/---

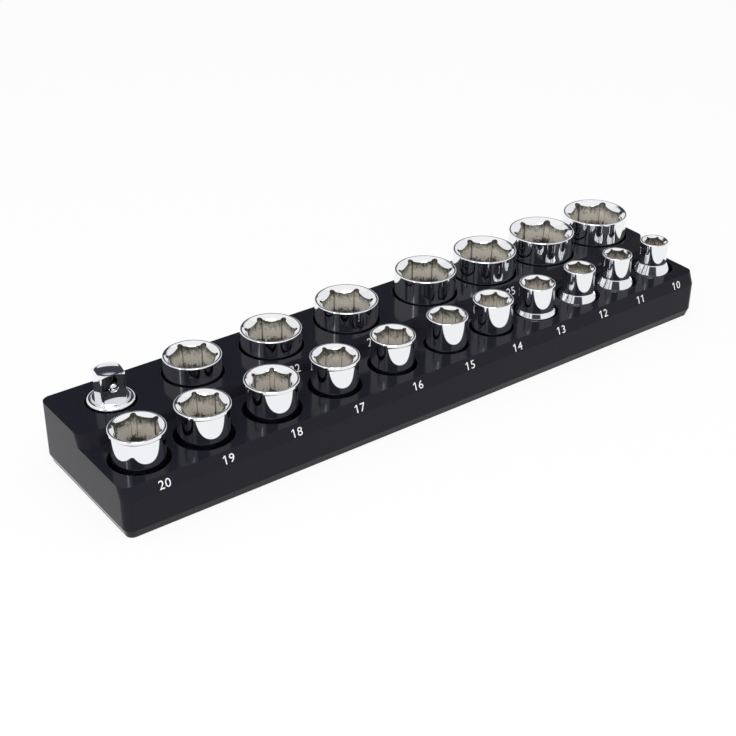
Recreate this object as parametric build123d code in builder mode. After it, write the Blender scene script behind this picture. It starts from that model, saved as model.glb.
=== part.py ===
from build123d import *

import os
from collections import namedtuple
from math import cos, radians, sin, sqrt, tan

# A magnetic tray in two tiers that holds a set of six-point sockets and one drive adaptor.
# Millimetres. Z is up, X runs along the tray towards the smallest socket, and the numbered edge faces -Y.
# The origin is on the ground, under the middle of the tray.

# Sockets, each as: size across the flats, gap between its pocket and the one to its left, diameter at the
# mouth, diameter at the drive end, height of the mouth end, length, and the direction of one corner of
# the hexagon in degrees from +X. The first gap in a row is the one to the end of the tray.
Socket = namedtuple("Socket", "size gap mouth heel neck length turn")
front_sockets = [
    Socket(20, 4.6, 26.8, 25.2, 1.4, 38.0, 10),
    Socket(19, 4.7, 26.8, 24.9, 1.4, 38.0, 21),
    Socket(18, 8.4, 26.8, 24.8, 1.4, 38.0, 56),
    Socket(17, 8.4, 24.7, 23.4, 1.4, 38.0, 28),
    Socket(16, 9.2, 22.9, 22.0, 1.4, 38.0, 12),
    Socket(15, 10.4, 21.4, 21.4, 0.0, 38.0, 12),
    Socket(14, 7.1, 21.4, 21.4, 0.0, 38.0, 40),
    Socket(13, 7.1, 19.2, 22.0, 13.7, 38.0, 50),
    Socket(12, 6.5, 17.4, 22.0, 13.7, 38.0, 52),
    Socket(11, 4.4, 16.4, 22.0, 13.7, 38.0, 16),
    Socket(10, 5.0, 15.7, 22.0, 13.7, 38.0, 26),
]
rear_sockets = [
    Socket(21, 16.4, 29.1, 29.1, 0.0, 38.0, 30),
    Socket(22, 13.4, 31.2, 31.2, 0.0, 38.0, 25),
    Socket(23, 12.5, 33.1, 33.1, 0.0, 40.0, 30),
    Socket(24, 17.0, 33.1, 33.1, 0.0, 42.0, 29),
    Socket(25, 5.7, 34.8, 34.8, 0.0, 42.0, 25),
    Socket(26, 4.5, 36.7, 36.7, 0.0, 42.0, 34),
    Socket(27, 3.5, 36.7, 36.7, 0.0, 42.0, 28),
]
rim_width = 1.1
lead_in_slope = 20.0
neck_taper = 3.6
drive_square = 12.85
drive_depth = 16.0

# Drive adaptor: a round body with a square hole below and a square end above
adapter_gap = 14.7
adapter_diameter = 23.1
adapter_body_height = 21.0
adapter_edge = 1.2
collar_diameter = 18.4
collar_height = 0.8
male_square = 12.6
male_length = 14.7
male_corner_radius = 1.3
male_top_diameter = 11.7
male_top_chamfer = 2.4
female_square = 9.6
female_depth = 11.5
adapter_turn = -8.0

# Ball and spring of the square end
ball_diameter = 3.9
ball_reach = 0.9
ball_below_top = 7.2
ball_clearance = 0.08
ball_lip = 0.15
spring_length = 4.4
spring_diameter = 3.2
spring_wire = 0.5
spring_turns = 3

# Pockets
front_clearance = 1.2
rear_clearance = 1.0
pocket_floor = 5.0
adapter_floor = 14.0
web = 1.0
cup_wall = 1.8

# Tray outside
front_end_margin = 3.0
rear_end_margin = 2.5
front_land = 3.75
rear_land = 0.8
front_slope_run = 2.7
riser_run = 2.8
corner_radius = 5.0
skirt_height = 4.5
skirt_inset = 1.3
front_wall_top = 20.0
front_deck = 26.6
rear_deck = 33.4

# Tray inside
wall = 2.8
deck_thickness = 2.2

# Base plate
flange_thickness = 1.0
step_height = 1.0
flange_clearance = 0.3
step_clearance = 0.2
post_diameter = 14.0

# Magnets are square blocks
pocket_magnet = 10.0
pocket_magnet_thickness = 2.0
base_magnet_length = 20.0
base_magnet_width = 10.0
base_magnet_thickness = 1.4
base_magnet_recess = 0.1
base_magnet_count = 6
base_magnet_pitch = 58.0
magnet_clearance = 0.15

# Low-head base screws, sunk into the plate, and their bosses
screw_diameter = 2.9
screw_head_diameter = 5.6
screw_head_height = 1.2
screw_length = 9.0
screw_recess = 0.2
screw_clearance = 0.2
screw_key = 2.0
screw_key_depth = 0.8
pilot_clearance = 0.05
boss_diameter = 7.0
boss_inset = 6.6

# Where things come, worked out from the sizes above
Pocket = namedtuple("Pocket", "x y diameter floor")


def lay_out(gaps, diameters, floors, row, start):
    """Place one row of pockets from the left end of the tray, gap by gap."""
    pockets = []
    edge = start
    for gap, diameter, floor in zip(gaps, diameters, floors):
        edge = edge + gap
        pockets.append(Pocket(edge + diameter / 2, row, diameter, floor))
        edge = edge + diameter
    return pockets


def widest(socket):
    """Largest diameter of a socket."""
    return max(socket.mouth, socket.heel)


front_gaps = [socket.gap for socket in front_sockets]
front_diameters = [widest(socket) + 2 * front_clearance for socket in front_sockets]
rear_gaps = [adapter_gap] + [socket.gap for socket in rear_sockets]
rear_diameters = [adapter_diameter + 2 * rear_clearance]
rear_diameters += [widest(socket) + 2 * rear_clearance for socket in rear_sockets]

tray_length = max(
    sum(front_gaps) + sum(front_diameters) + front_end_margin,
    sum(rear_gaps) + sum(rear_diameters) + rear_end_margin,
)
front_shelf = max(front_diameters) + 2 * front_land
rear_shelf = max(rear_diameters) + 2 * rear_land
tray_depth = front_slope_run + front_shelf + riser_run + rear_shelf

tray_left = -tray_length / 2
tray_front = -tray_depth / 2
tray_back = tray_depth / 2
front_row = tray_front + front_slope_run + front_shelf / 2
riser_foot = tray_front + front_slope_run + front_shelf
rear_row = tray_back - rear_shelf / 2

front_floors = [pocket_floor] * len(front_sockets)
rear_floors = [adapter_floor] + [pocket_floor] * len(rear_sockets)
front_pockets = lay_out(front_gaps, front_diameters, front_floors, front_row, tray_left)
rear_pockets = lay_out(rear_gaps, rear_diameters, rear_floors, rear_row, tray_left)
adapter_pocket = rear_pockets[0]
pockets_by_floor = {pocket_floor: front_pockets + rear_pockets[1:], adapter_floor: [adapter_pocket]}
plate_top = flange_thickness + step_height


def slope_front(height):
    """Front edge of the lower tier at one height: upright, then leaning back to the deck."""
    climb = max(height - front_wall_top, 0) / (front_deck - front_wall_top)
    return tray_front + front_slope_run * climb


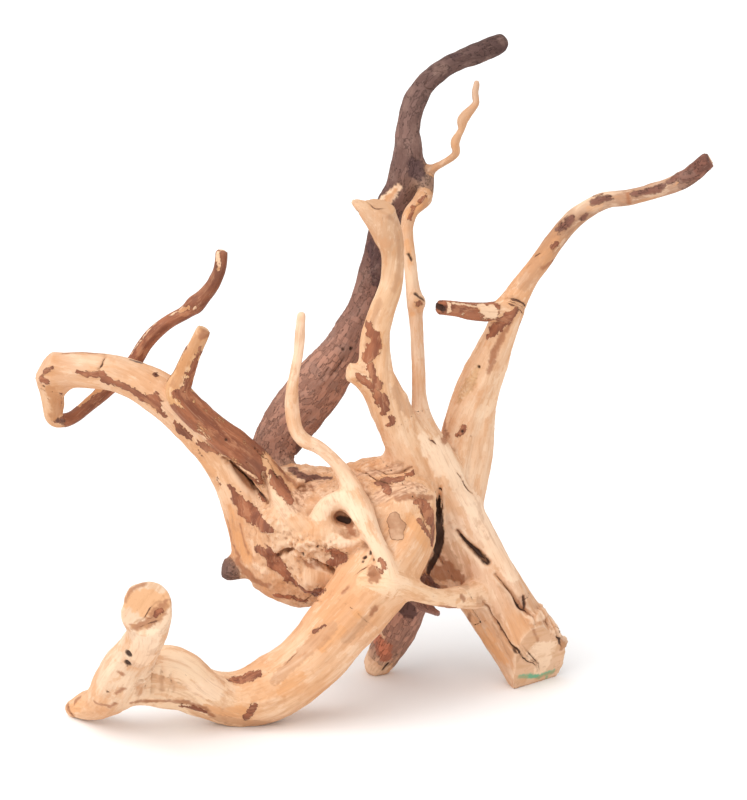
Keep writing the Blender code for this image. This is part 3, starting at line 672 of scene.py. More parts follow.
crack(0.6, 0.6, (-78, -1, 154), (-75, 0, 149), (-73, 2, 142))
saw_cut((-93, 53, 271), (0.1, -0.2, 1), reach=14)
fork("left_limb", (-87, 16, 151), (-0.5, -0.07, 0.85), of=("left_limb", "thorn"))
saw_cut((-101.5, -3, 236), (0.5, -0.25, 0.85), reach=8)
fork("thorn", (-117, 1.5, 200), (0.15, -0.1, 1), slot="red_bark")
fork("hook_twig", (-196, 33, 187), (0.35, 0.85, -0.39), slot="red_bark")

# The dark branch rises behind the crown and still has its fibrous grey-brown bark. A thin pale
# twig zigzags off it.
grow(
    "dark_branch",
    ((-48, 28, 114, 13), (-57, 38, 126, 12.5), (-64, 48, 137, 12.5), (-64, 55, 148, 13.5),
     (-57, 60, 159, 15), (-48, 65, 171, 16), (-35, 71, 188, 15.4), (-20, 77, 208, 12.6),
     (-10, 81, 228, 9.5), (-4, 83, 248, 8.5), (1, 84, 269, 8), (6, 83, 287, 9), (14, 81, 303, 9.5),
     (18, 79, 322, 9), (18, 79, 340, 7), (21, 81, 355, 6.5), (28, 85, 367, 6), (39, 89, 376, 5.5),
     (52, 93, 382, 5.5), (64, 97, 386, 6), (73, 99, 390, 5.5)),
    colour=((0, (0.34, 0.18, 0.13)), (0.3, (0.46, 0.235, 0.165)), (0.45, (0.27, 0.135, 0.10)),
            (0.6, (0.13, 0.062, 0.052)), (0.75, (0.24, 0.135, 0.11)), (0.88, (0.15, 0.085, 0.072)),
            (1, (0.10, 0.055, 0.048))),
    laid=(3, 0.28, 0.78, 200),
    char=((0, 1), (0.1, 6), (1, 6)),
)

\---

# Stated problem
Write out the listing's lines exactly, from its first line through the line that contains "drive_depth = 16.0", and stop there.

# Task response
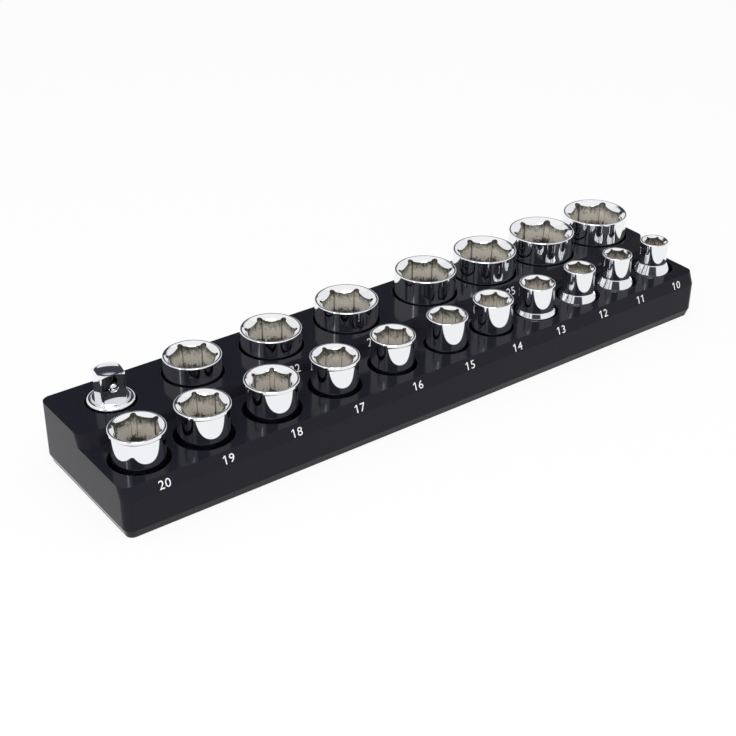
Recreate this object as parametric build123d code in builder mode. After it, write the Blender scene script behind this picture. It starts from that model, saved as model.glb.
=== part.py ===
from build123d import *

import os
from collections import namedtuple
from math import cos, radians, sin, sqrt, tan

# A magnetic tray in two tiers that holds a set of six-point sockets and one drive adaptor.
# Millimetres. Z is up, X runs along the tray towards the smallest socket, and the numbered edge faces -Y.
# The origin is on the ground, under the middle of the tray.

# Sockets, each as: size across the flats, gap between its pocket and the one to its left, diameter at the
# mouth, diameter at the drive end, height of the mouth end, length, and the direction of one corner of
# the hexagon in degrees from +X. The first gap in a row is the one to the end of the tray.
Socket = namedtuple("Socket", "size gap mouth heel neck length turn")
front_sockets = [
    Socket(20, 4.6, 26.8, 25.2, 1.4, 38.0, 10),
    Socket(19, 4.7, 26.8, 24.9, 1.4, 38.0, 21),
    Socket(18, 8.4, 26.8, 24.8, 1.4, 38.0, 56),
    Socket(17, 8.4, 24.7, 23.4, 1.4, 38.0, 28),
    Socket(16, 9.2, 22.9, 22.0, 1.4, 38.0, 12),
    Socket(15, 10.4, 21.4, 21.4, 0.0, 38.0, 12),
    Socket(14, 7.1, 21.4, 21.4, 0.0, 38.0, 40),
    Socket(13, 7.1, 19.2, 22.0, 13.7, 38.0, 50),
    Socket(12, 6.5, 17.4, 22.0, 13.7, 38.0, 52),
    Socket(11, 4.4, 16.4, 22.0, 13.7, 38.0, 16),
    Socket(10, 5.0, 15.7, 22.0, 13.7, 38.0, 26),
]
rear_sockets = [
    Socket(21, 16.4, 29.1, 29.1, 0.0, 38.0, 30),
    Socket(22, 13.4, 31.2, 31.2, 0.0, 38.0, 25),
    Socket(23, 12.5, 33.1, 33.1, 0.0, 40.0, 30),
    Socket(24, 17.0, 33.1, 33.1, 0.0, 42.0, 29),
    Socket(25, 5.7, 34.8, 34.8, 0.0, 42.0, 25),
    Socket(26, 4.5, 36.7, 36.7, 0.0, 42.0, 34),
    Socket(27, 3.5, 36.7, 36.7, 0.0, 42.0, 28),
]
rim_width = 1.1
lead_in_slope = 20.0
neck_taper = 3.6
drive_square = 12.85
drive_depth = 16.0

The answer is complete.